Problem details
Both the line containing "Recreate this object" and the line containing "CUT_PAST = 0.01" are to be reproduced exactly, along with every line between them, and nothing more.

Input material
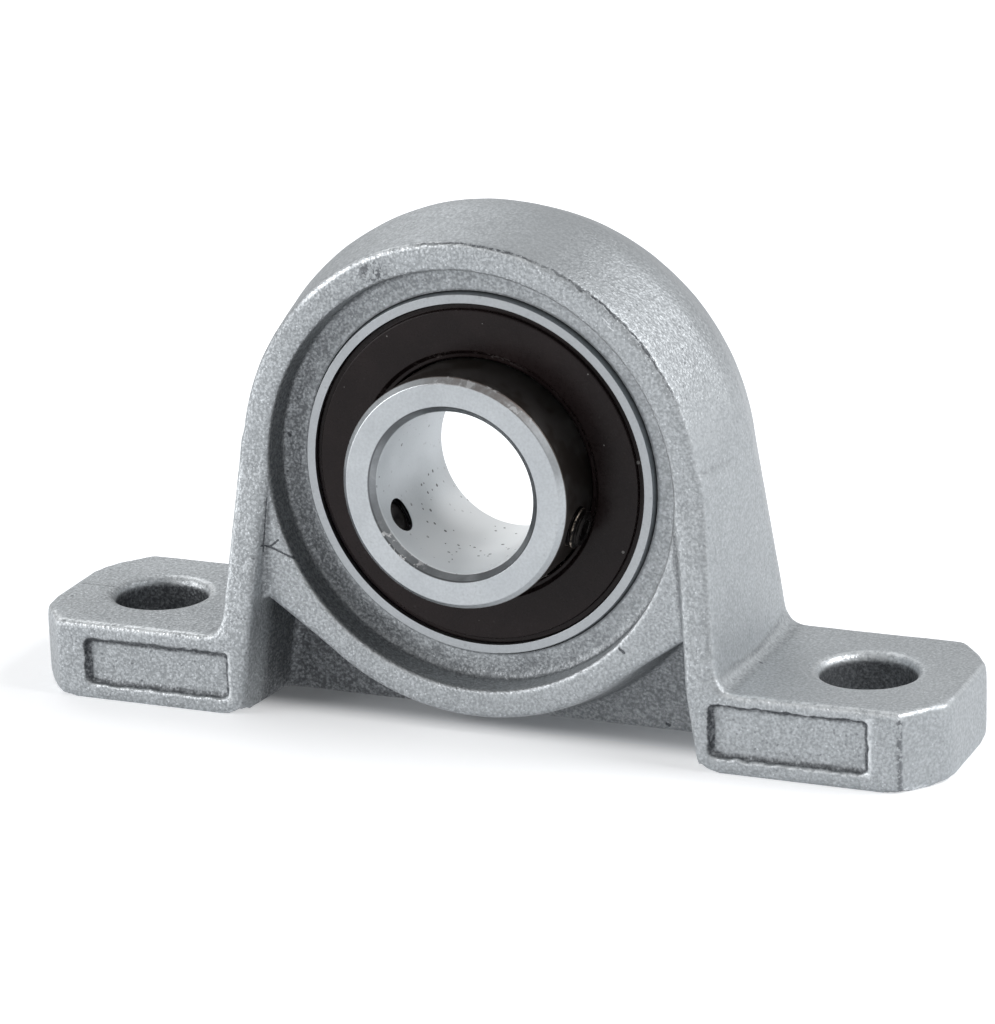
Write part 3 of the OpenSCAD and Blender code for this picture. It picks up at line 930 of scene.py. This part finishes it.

--

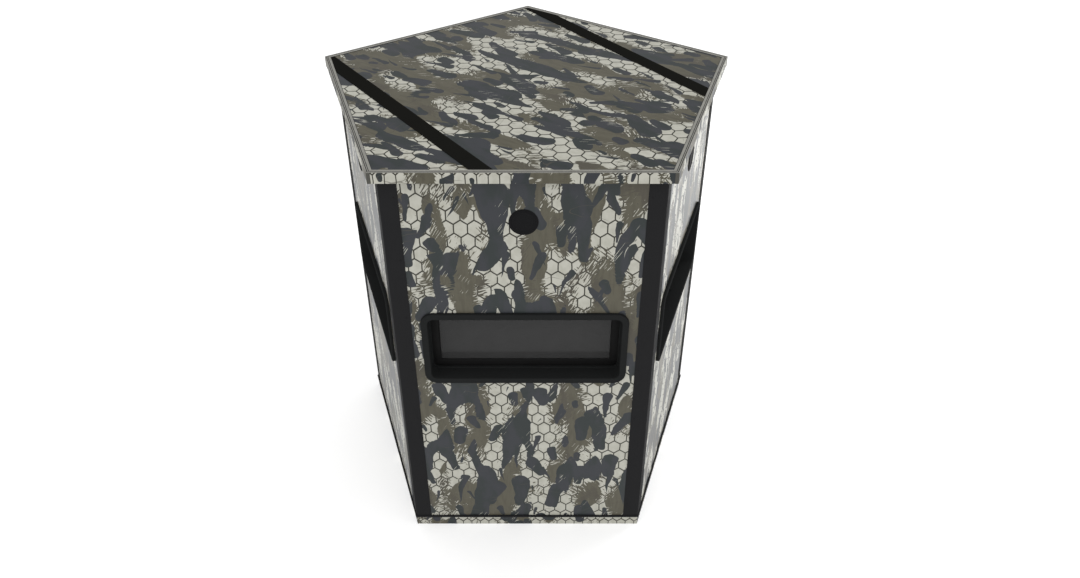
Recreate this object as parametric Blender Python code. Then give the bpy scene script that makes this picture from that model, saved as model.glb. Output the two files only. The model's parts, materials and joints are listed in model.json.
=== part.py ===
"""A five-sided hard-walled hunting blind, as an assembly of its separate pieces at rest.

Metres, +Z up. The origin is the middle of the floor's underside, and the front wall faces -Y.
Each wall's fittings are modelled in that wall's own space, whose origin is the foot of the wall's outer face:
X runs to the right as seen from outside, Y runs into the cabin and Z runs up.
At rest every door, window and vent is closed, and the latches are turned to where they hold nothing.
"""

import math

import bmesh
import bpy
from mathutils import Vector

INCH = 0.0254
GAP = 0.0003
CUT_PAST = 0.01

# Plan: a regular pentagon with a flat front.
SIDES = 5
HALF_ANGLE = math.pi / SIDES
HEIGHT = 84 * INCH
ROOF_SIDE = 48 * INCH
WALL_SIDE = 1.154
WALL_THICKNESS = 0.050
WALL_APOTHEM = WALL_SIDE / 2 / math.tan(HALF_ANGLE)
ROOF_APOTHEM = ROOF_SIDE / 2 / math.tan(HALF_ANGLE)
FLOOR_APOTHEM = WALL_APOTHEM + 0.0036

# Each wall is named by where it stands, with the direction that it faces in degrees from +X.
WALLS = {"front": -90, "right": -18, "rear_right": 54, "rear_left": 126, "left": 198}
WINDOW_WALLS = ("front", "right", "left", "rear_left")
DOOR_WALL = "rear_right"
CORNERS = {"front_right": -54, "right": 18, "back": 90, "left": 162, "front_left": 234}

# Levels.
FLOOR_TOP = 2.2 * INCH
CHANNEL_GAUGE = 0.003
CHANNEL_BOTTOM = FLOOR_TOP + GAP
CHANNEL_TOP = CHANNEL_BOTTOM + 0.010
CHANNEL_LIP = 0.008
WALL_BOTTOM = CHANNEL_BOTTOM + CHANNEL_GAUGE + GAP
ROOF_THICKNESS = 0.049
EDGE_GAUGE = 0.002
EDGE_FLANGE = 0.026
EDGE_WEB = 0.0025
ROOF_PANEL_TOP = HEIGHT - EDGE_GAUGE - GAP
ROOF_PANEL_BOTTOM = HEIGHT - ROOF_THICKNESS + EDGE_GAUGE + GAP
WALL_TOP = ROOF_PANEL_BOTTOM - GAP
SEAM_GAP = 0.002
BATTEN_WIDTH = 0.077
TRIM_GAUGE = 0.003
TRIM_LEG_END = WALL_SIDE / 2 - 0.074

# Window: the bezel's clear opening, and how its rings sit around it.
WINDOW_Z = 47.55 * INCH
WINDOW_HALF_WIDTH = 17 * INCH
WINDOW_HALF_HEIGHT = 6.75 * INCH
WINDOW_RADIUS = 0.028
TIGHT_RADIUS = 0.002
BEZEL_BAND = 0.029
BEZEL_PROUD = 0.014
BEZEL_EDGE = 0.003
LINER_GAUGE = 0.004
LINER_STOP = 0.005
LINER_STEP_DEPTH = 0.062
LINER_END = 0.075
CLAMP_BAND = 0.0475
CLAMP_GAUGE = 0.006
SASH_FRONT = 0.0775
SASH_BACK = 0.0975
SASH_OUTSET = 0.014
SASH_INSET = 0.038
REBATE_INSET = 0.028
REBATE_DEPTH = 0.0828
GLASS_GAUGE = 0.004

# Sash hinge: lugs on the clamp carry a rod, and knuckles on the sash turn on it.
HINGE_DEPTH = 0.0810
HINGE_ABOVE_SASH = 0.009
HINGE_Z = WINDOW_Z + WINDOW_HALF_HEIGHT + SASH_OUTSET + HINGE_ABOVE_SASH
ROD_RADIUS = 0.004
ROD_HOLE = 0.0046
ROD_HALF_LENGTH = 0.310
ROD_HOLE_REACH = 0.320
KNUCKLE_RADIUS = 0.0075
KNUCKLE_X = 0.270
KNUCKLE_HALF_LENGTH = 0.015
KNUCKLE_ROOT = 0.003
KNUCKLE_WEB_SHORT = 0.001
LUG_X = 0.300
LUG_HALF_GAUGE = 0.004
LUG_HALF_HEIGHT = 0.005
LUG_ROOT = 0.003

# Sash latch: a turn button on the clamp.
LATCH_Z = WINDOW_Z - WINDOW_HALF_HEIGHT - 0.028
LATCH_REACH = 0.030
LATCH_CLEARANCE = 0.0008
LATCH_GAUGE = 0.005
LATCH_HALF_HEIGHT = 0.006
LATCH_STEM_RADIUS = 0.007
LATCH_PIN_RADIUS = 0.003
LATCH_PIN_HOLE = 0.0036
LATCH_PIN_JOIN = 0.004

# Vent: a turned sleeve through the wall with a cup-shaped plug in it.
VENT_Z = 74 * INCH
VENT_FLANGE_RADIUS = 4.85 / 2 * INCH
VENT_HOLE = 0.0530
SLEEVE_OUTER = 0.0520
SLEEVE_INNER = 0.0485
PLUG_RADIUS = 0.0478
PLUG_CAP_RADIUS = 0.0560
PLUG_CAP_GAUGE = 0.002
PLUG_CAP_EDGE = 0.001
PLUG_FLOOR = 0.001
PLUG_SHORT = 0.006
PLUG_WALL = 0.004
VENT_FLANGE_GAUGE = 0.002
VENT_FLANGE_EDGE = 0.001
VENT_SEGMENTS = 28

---

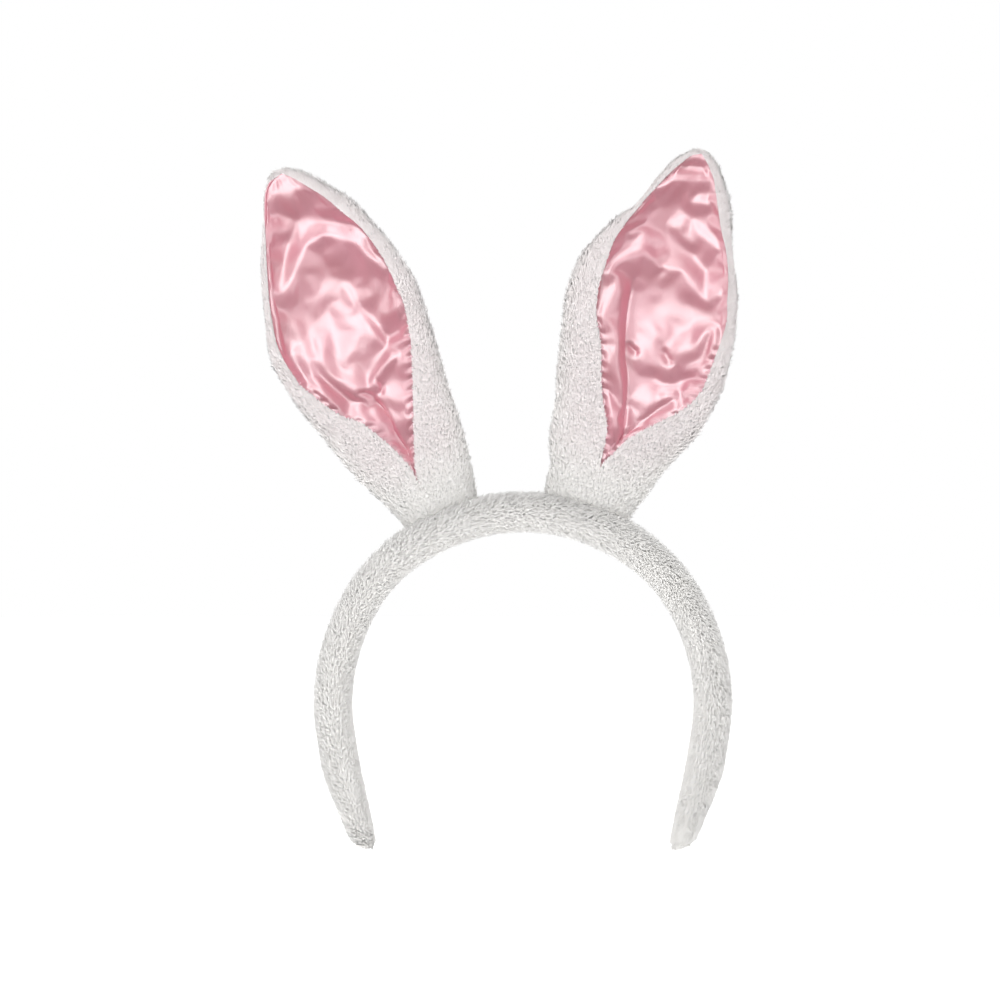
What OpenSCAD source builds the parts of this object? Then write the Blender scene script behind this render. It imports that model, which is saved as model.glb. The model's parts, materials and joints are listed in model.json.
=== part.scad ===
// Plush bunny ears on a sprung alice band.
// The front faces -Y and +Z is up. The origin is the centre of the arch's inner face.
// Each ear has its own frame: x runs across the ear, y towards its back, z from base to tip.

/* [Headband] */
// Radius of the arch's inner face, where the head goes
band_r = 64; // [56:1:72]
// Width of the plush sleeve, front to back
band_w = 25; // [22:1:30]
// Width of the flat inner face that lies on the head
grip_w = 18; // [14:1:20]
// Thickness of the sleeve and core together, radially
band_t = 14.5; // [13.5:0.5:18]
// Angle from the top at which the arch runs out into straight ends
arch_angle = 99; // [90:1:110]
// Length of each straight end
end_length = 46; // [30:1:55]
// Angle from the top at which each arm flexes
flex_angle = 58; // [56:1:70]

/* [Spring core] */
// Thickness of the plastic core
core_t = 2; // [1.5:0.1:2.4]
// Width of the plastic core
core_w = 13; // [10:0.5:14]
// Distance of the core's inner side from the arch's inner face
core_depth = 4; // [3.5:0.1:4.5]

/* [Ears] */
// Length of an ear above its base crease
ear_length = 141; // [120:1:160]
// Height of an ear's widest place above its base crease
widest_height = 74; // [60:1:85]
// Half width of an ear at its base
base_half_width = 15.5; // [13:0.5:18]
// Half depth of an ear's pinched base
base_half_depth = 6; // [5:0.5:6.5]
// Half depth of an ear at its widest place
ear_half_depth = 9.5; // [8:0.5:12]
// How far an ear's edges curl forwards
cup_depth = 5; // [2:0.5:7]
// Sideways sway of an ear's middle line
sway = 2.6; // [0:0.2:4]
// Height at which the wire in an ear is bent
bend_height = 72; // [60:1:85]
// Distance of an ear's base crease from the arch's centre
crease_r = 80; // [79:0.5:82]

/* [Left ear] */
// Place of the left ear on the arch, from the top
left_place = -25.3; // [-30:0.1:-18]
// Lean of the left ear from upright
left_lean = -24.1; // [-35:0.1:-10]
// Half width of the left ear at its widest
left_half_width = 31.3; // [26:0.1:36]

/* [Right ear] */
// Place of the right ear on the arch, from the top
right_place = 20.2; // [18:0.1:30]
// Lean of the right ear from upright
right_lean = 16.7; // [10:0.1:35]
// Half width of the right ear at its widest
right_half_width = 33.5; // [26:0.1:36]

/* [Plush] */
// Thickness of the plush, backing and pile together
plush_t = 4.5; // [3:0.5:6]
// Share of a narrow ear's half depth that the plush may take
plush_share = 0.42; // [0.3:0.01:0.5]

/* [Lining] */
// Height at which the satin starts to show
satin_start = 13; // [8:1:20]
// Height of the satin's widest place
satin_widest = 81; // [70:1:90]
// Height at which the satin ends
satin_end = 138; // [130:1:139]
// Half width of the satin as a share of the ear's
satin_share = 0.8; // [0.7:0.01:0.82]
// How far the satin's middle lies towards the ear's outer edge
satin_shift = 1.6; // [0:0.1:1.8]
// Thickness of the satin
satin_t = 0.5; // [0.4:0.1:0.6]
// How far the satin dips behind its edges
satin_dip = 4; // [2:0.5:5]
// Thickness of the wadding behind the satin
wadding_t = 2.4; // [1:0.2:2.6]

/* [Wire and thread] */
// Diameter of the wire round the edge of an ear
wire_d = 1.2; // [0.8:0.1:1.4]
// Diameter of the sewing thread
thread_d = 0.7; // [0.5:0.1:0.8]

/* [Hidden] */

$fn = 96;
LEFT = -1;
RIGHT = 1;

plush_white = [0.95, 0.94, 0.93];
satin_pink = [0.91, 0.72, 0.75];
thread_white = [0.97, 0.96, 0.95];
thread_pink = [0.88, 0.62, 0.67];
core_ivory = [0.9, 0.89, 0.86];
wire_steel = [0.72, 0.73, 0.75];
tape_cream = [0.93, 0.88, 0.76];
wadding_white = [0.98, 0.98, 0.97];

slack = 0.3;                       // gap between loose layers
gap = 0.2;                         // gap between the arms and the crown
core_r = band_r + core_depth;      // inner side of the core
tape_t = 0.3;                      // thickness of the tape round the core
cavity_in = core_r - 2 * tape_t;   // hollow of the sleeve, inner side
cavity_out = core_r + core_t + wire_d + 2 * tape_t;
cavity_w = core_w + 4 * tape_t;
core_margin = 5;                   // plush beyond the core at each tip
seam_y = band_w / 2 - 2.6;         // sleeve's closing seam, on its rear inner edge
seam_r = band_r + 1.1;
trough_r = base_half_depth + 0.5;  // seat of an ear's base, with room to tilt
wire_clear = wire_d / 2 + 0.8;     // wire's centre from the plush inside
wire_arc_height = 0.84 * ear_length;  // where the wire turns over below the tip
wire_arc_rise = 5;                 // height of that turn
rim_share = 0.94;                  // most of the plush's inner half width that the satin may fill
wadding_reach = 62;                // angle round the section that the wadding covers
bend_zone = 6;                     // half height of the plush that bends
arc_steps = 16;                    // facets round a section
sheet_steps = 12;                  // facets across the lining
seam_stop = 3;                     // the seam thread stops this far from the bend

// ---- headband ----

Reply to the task
Recreate this object as parametric Blender Python code. Then give the bpy scene script that makes this picture from that model, saved as model.glb. Output the two files only. The model's parts, materials and joints are listed in model.json.
=== part.py ===
"""A five-sided hard-walled hunting blind, as an assembly of its separate pieces at rest.

Metres, +Z up. The origin is the middle of the floor's underside, and the front wall faces -Y.
Each wall's fittings are modelled in that wall's own space, whose origin is the foot of the wall's outer face:
X runs to the right as seen from outside, Y runs into the cabin and Z runs up.
At rest every door, window and vent is closed, and the latches are turned to where they hold nothing.
"""

import math

import bmesh
import bpy
from mathutils import Vector

INCH = 0.0254
GAP = 0.0003
CUT_PAST = 0.01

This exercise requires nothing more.